Ducati Desmodromic Valve Timing Demystified

Explaining the exotic valve train that’s become Ducati’s calling card

Unless you ride a two-stroke or an eBike, your motorcycle's engine has poppet valves that control the flow of air and gas into the combustion chamber and the flow of exhaust gases moving out. All four-stroke engines use a cam to push the valves open, often via rocker arms as on this example, and all motorcycles use strong springs to force the valves closed. All motorcycles, except Ducatis.

Ducatis use desmodromic valve control, called desmo for short, and the difference is in how the valves are closed. Instead of relying on springs to push the valves back against their seats, desmo heads have separate, complimentary cam lobes and forked, L-shaped rocker arms that rest against collars on the valve stems and act to pull the valves closed. So whether opening or closing, the valves' motion is positively controlled at all times and follows the cam timing exactly. In fact, the word "desmodromic" is a combination of the Greek words "desmo," which means controlled, and "dromic," which means course.

Why does precise valve control matter? It’s how you make good power, for one, but it’s also how you ensure your engine doesn’t barf its guts out the exhaust pipe. And that was actually fairly common back in the ’40s and ’50s when race engines were beginning to rev really high. The metallurgy of the day wasn’t great, and valve springs would often break or fail to return the valves to their seats fast enough, resulting in a loss of power or a grenaded engine if the valve hit the piston. And that’s definitely not a good way to win races.

So, in 1956, Ducati, under the guidance of the great Fabio Taglioni, decided to sidestep the valve-spring problem altogether by putting a desmodromic valve train in its 125 Grand Prix racer. The system kept the valves under control at high revs, Ducati won a bunch of races, and today, all Ducati's use desmodromic timing, from the little Scrambler Sixty2 on up to Ducati's MotoGP bikes.

Ducati and desmo may be synonymous, but Ducati didn’t invent the technology. Norton actually implemented it before Ducati, and Mercedes and other car manufacturers gave desmo a try too, but Ducati is the only company to put desmodromic timing into mass production and it’s become a hallmark of the brand. Another common misconception is that there are no springs whatsoever in a desmo head. There aren’t coil stacks under each valve as on a conventional head, but there are fairly substantial hairpin springs on the closing arms that help the valves seal and make sure the closing collars stays in place.

So the big benefit of desmodromic timing it that it frees you from the weaknesses of conventional valve springs. The thing is, metallurgy and technology have improved a lot. Spring-valve engines can rev to 15,000 rpm or more without floating a poppet, and when was the last time you heard of a valve spring breaking? The truth is, the problem that prompted Ducati to start using desmo doesn’t exist anymore, and the system has, historically, presented some problems of its own.

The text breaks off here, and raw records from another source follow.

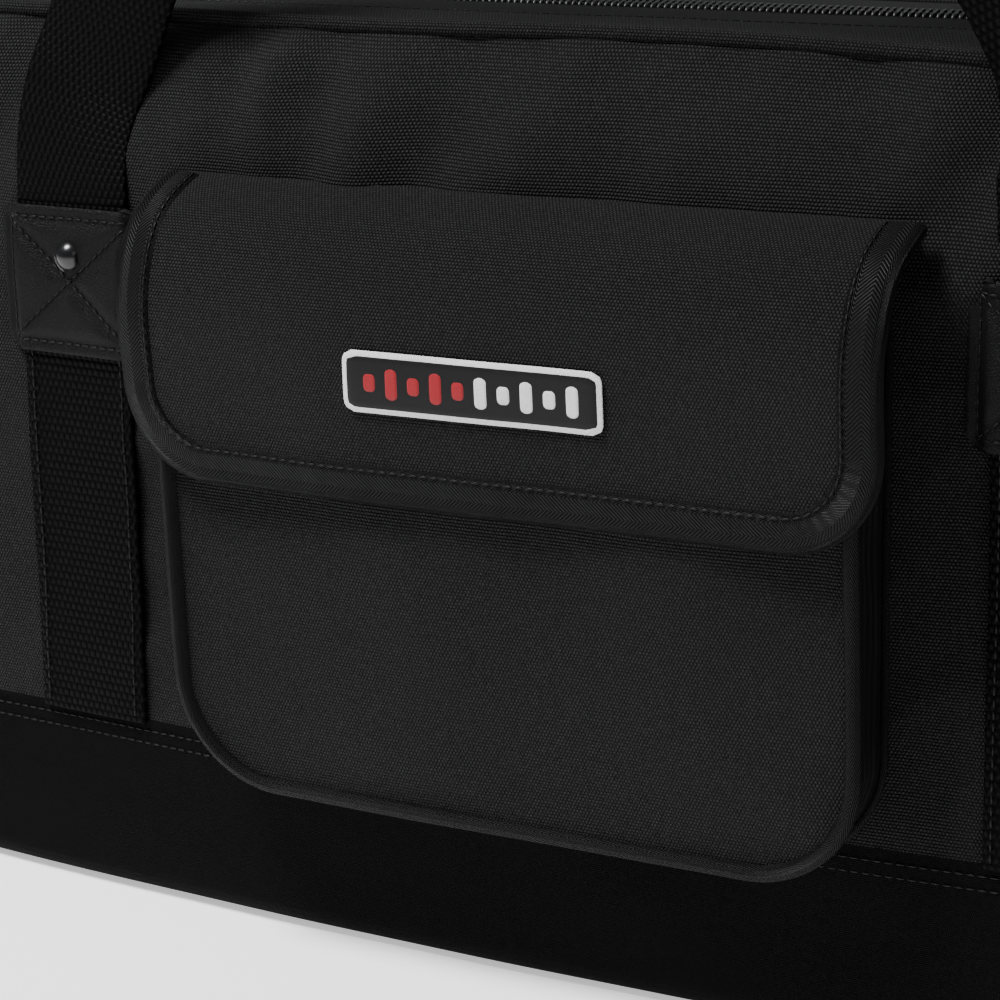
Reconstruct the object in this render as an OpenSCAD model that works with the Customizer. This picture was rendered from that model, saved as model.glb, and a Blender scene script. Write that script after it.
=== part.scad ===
// Drum stick bag: a soft zipped carry bag with a flap pocket on its front.
// X runs along the bag, the front with the pocket faces -Y, +Z is up.
// The origin is the centre of the underside, on the surface the bag stands on.

/* [Bag] */
// Length between the end panels
bag_length = 608; // [480:1:760]
// Height of the flat top above the floor
bag_height = 255; // [205:1:320]
// Depth of the bag at its middle, just above the floor
bag_depth = 150; // [120:1:200]
// Depth of the flat top, between the two piped edges
top_depth = 84; // [66:1:110]
// How far the front and the back swell out between the ends
side_swell = 18; // [8:1:30]
// Height of the reinforced lower band
band_height = 55; // [40:1:80]
// Thickness of the outer cloth
cloth_t = 1.5; // [1:0.1:2.5]
// Thickness of the foam behind the cloth
foam_t = 4.8; // [2:0.1:8]
// Diameter of the piping cord on the bag's edges
piping_d = 4.4; // [3:0.1:6]

/* [Carry webbing] */
// Width of the carry webbing
web_w = 38; // [25:1:50]
// Thickness of the carry webbing
web_t = 2.4; // [1.5:0.1:3]
// Distance between the two webbing runs on one face
web_span = 294; // [250:1:360]
// Width of a reinforcing patch over the webbing
patch_w = 50; // [40:1:62]
// Height of a reinforcing patch
patch_h = 42; // [32:1:60]
// Height of the top edge of the patches above the floor
patch_top = 203; // [170:1:215]
// Diameter of the domed rivet in each patch
rivet_d = 9; // [6:0.5:12]
// Length of the straight leaning part of a handle leg
leg_straight = 96; // [60:1:140]
// Lean of the handle legs towards each other, in degrees
leg_lean = 25; // [15:1:35]

/* [Zip] */
// Length of the zipped mouth
mouth_length = 524; // [380:1:640]
// Width of one side of the zip tape
tape_w = 18; // [12:1:24]
// Diameter of one zip coil
coil_d = 3.2; // [2.4:0.1:4.2]
// Length of the zip slider
slider_l = 13; // [9:0.5:18]
// Length of the slider's pull tab
pull_l = 27; // [18:1:27]

/* [Pocket] */
// Width of the pocket
pocket_w = 206; // [170:1:216]
// Height of the bottom of the pocket above the floor
pocket_bottom = 48; // [36:1:60]
// How far the pocket stands out from the bag
pocket_out = 14; // [10:0.5:30]
// Radius of the pocket's bottom corners
pocket_r = 32; // [20:1:45]
// Diameter of the pocket's piping
pocket_piping_d = 4.2; // [3:0.1:5]
// Width of the flap
flap_w = 223; // [190:1:236]
// Height of the fold where the flap starts
flap_top = 214; // [200:1:220]
// How far the flap hangs down from its fold
flap_drop = 77; // [64:1:100]
// Width of the tape that binds the flap's edge
bind_w = 10; // [6:0.5:14]
// Width of the woven label on the flap
label_w = 75; // [50:1:100]
// Height of the woven label
label_h = 16; // [10:1:30]

/* [Rings] */
// Inner width of the D-rings at the ends
ring_w = 26; // [20:1:40]
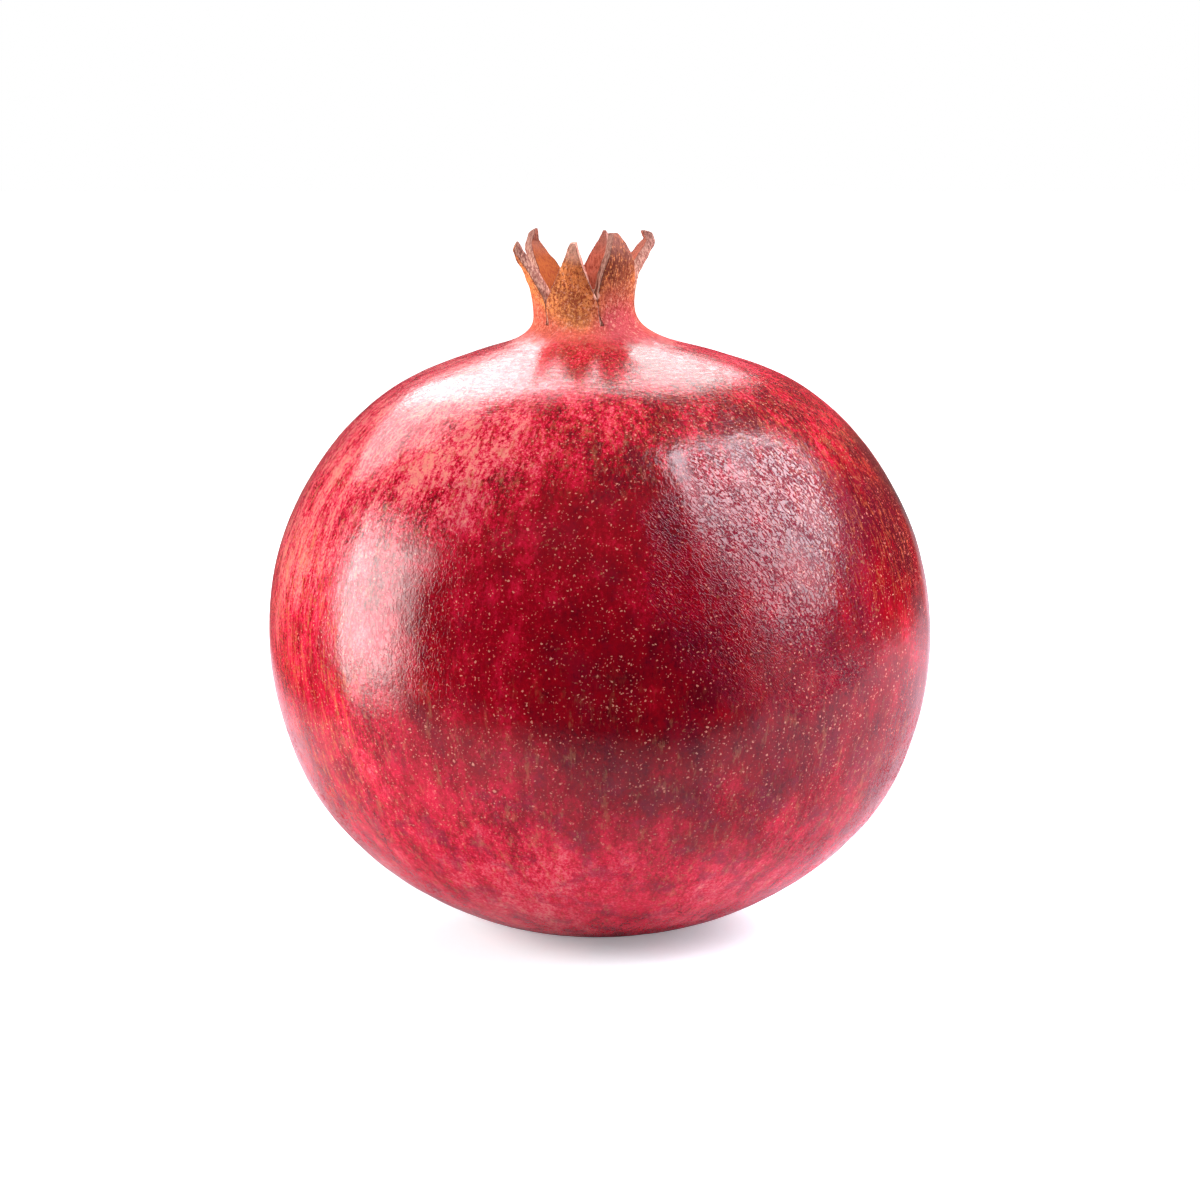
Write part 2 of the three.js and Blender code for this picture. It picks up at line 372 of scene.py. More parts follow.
@dataclass(frozen=True)
class SkinPaint:
    """The skin without its pores: tan to coral, red, crimson and maroon, streaked from pole to pole."""

    tan_flush: Colour = (0.58, 0.17, 0.13)
    coral: Colour = (0.57, 0.072, 0.102)
    red: Colour = (0.50, 0.006, 0.031)
    crimson: Colour = (0.220, 0.0010, 0.0058)
    streak: Colour = (0.50, 0.13, 0.045)
    stops: tuple[float, ...] = (0.05, 0.26, 0.47, 0.70, 0.95)
    plain_ripeness: float = 0.50
    patches: tuple[Patch, ...] = (
        Patch(8, 6, 54, 0.27), Patch(-2, -25, 22, -0.12), Patch(-46, 46, 44, -0.17),
        Patch(-88, 16, 34, -0.15), Patch(-9, 24, 16, -0.05), Patch(-66, -8, 24, 0.12),
        # Patch(-70, -34, 26, 0.08) is painted shade, darkening the lower left.
        Patch(-70, -34, 26, 0.08), Patch(14, 52, 32, 0.13), Patch(6, 60, 30, 0.09),
        Patch(0, 69, 15, 0.12), Patch(60, 36, 32, 0.27), Patch(72, 8, 34, 0.26), Patch(34, 2, 24, 0.10),
        Patch(48, -22, 26, 0.12), Patch(4, -58, 26, 0.03), Patch(2, -44, 20, 0.09),
        Patch(150, 8, 52, 0.22), Patch(-150, 40, 46, -0.20), Patch(-120, -20, 36, 0.12),
        Patch(120, 45, 34, -0.12),
    )
    streaked: tuple[Patch, ...] = (
        Patch(62, 34, 40, 0.36), Patch(-70, -4, 34, 0.9), Patch(-170, 20, 50, 0.8), Patch(-4, 64, 42, 0.30),
    )
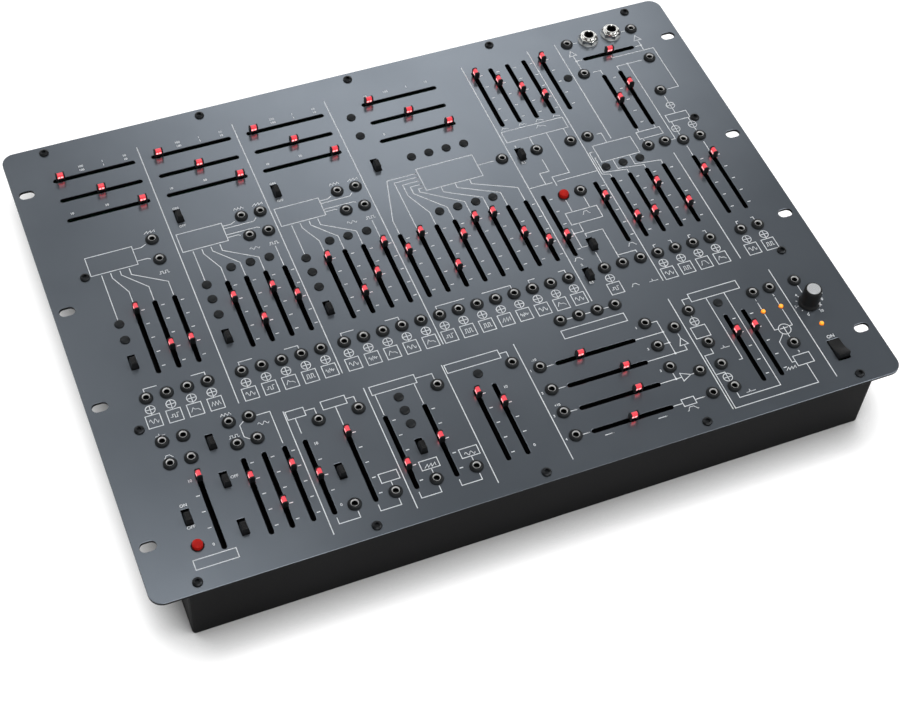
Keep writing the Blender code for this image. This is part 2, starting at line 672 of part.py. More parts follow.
def build_chassis_tray(material):
    """Folded tray with its tabs, standoffs and rear openings."""
    mesh = bmesh.new()
    outer = rounded_rectangle(0, 0, TRAY_WIDTH, TRAY_DEPTH, TRAY_BEND_RADIUS, TRAY_BEND_STEPS)
    add_prism(mesh, outer, 0, TRAY_HEIGHT - SEAT_GAP)
    tray = put_object("chassis_tray", mesh, material)
    hollow = bmesh.new()
    inner_radius = TRAY_BEND_RADIUS - TRAY_SHEET
    inner = rounded_rectangle(0, 0, TRAY_INNER_WIDTH, TRAY_INNER_DEPTH, inner_radius, TRAY_BEND_STEPS)
    add_prism(hollow, inner, TRAY_SHEET, TRAY_HEIGHT + OVERRUN)
    combine(tray, hollow, "DIFFERENCE", "hollow")
    holes = bmesh.new()
    for column, width, height in rear_sockets():
        opening = rectangle(
            across(column),
            MAIN_BOARD_FACE + height / 2,
            width + 2 * REAR_OPENING_MARGIN,
            height + 2 * REAR_OPENING_MARGIN,
        )
        add_extrusion(holes, opening, TRAY_INNER_DEPTH / 2 - OVERRUN, TRAY_DEPTH / 2 + OVERRUN, "Y")
    combine(tray, holes, "DIFFERENCE", "rear_openings")
    fittings = bmesh.new()
    add_tabs(fittings)
    for x, y in standoff_places():
        foot = ring_outline(x, y, STANDOFF_RADIUS, STANDOFF_SIDES)
        add_prism(fittings, foot, TRAY_SHEET - OVERRUN, TRAY_SHEET + STANDOFF_HEIGHT)
    combine(tray, fittings, "UNION", "tabs_and_standoffs")
    return tray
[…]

For example, Ducati’s are famous for having frequent valve-service intervals. These Italian bikes are more difficult and time-consuming to service since they have twice as many shims to check and change—a shim on the opening arm and the closing arm of each valve—plus there are two cam belts that need to be replaced and tensioned whenever you check the valves. And, assuming you’re taking your Duc to a Ducati dealer, you’re probably going to pay a higher hourly rate for the work.

Older Ducatis and newer heritage models that use the older air-cooled engines probably deserve the reputation for being high maintenance, but Ducati's modern liquid-cooled bikes actually have service intervals on par with other manufacturers. Slick synthetic motor oils, new-tech Kevlar cam belts, the use of lighter reciprocating parts, harder low-friction coatings, and better heat dissipation, among other things, have allowed the service intervals to be pushed out to 15,000 miles for the 1200 engines and 18,000 miles for the 1260 motors like that used in the Multistrada. So while valve service may still be trickier on a Ducati, at least you don't have to do it any more frequently than on other sportbikes.

In the end, the reality is that with the materials and technology available today, desmodromic timing doesn’t have any major advantages. Yet at the same time its disadvantages are fewer than ever before, and that’s thanks to the persistence of Ducati’s engineers. Ducati doesn’t have any reason to use desmodromic timing other than it wants to, and that’s because desmo is the make’s tradition and the company is damn proud of it, as it should be. It was an innovative solution at the time, and desmo is still a viable technology that’s been proven at the highest level of competition. And, in a marketplace dominated by spring-valve engines, Ducati’s motors are unique. And now you know why.